In one high-profile case from 2012, the Chinese insurance company Ping An filed an ISDS charge against the Belgian government in an effort to recoup the losses it made after investing in Fortis, the Belgian-Dutch financial services group that was renationalised after its collapse in 2012.
Equally as China's influence grows, experts suggest it is less likely that investors will launch arbitration cases against it.
In a 2012 paper entitled China and Investor-State Arbitration, Leon Trakman of the University of New South Wales wrote: "Few investor claims have been initiated against it [China] and none has concluded with an award. This does not necessarily mean that foreign investors will not make such claims in the future, but rather that proceeding against China from an economic rationalist perspective, is likely to be contentious, costly and dilatory.
"However, these concerns are not peculiar to China. Economically and politically powerful states, not least of all the United States, are less frequently subject to investor-state arbitration than poorer states for much the same reason."
Most people agree onthe basic value of trade for a society (although this is a statement which comes loaded with its own encyclopaedia of caveats). The EU and US are the two most successful trading blocs in history. That the very governance of the former is being threatened by a clause that many claim is unnecessary is astounding.

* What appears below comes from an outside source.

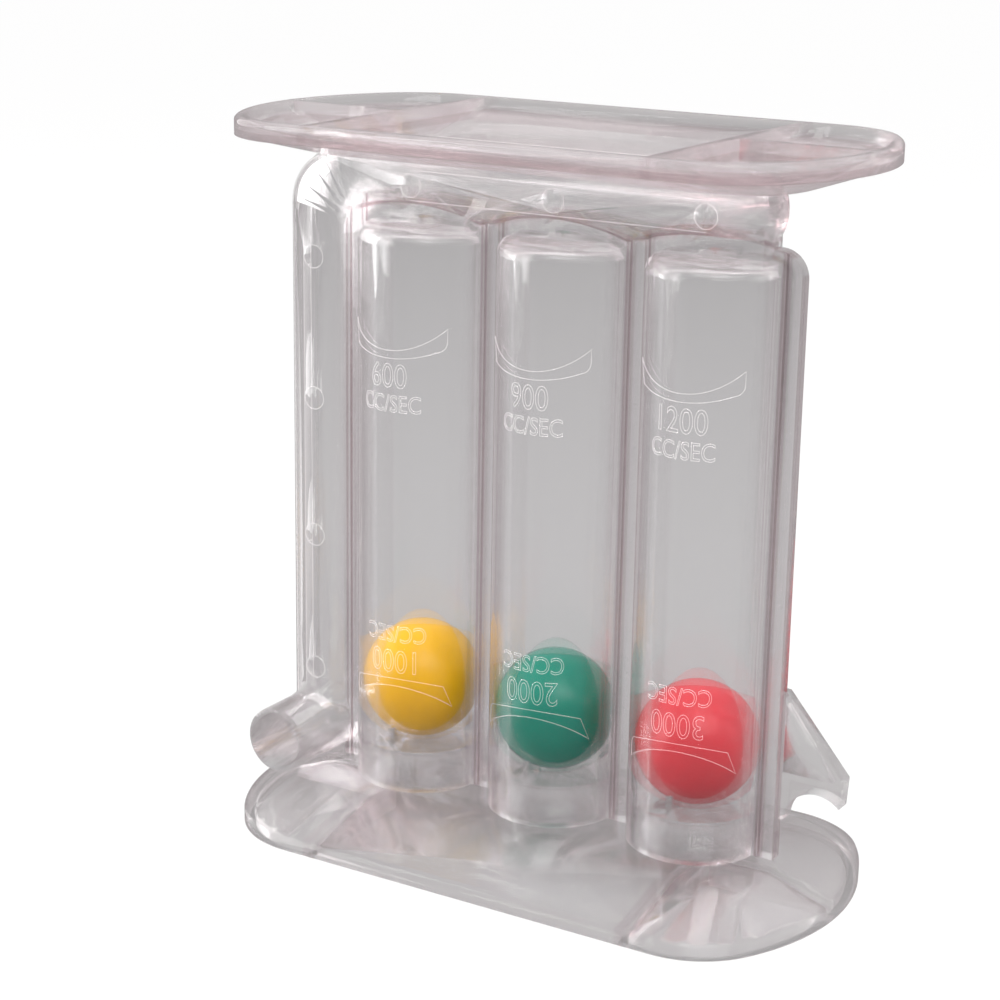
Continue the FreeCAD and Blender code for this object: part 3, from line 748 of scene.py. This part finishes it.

Equally astonishing would be a situation in which the biggest trade deal in world history is derailed because negotiators pursue – with Faustian vigour – an agreement on this relatively obscure piece of trade legislation.
Note: This article was updated on 21 October to amend an error in reference to the case of PMI vs Uruguay. It originally read that PMI was suing Uruguay because of "indoor smoking ban, advertisement and sponsorship bans", this has been updated to read "Uruguay's 'single presentation' ordinance and its requirement that health warnings cover 80% of a cigarette pack".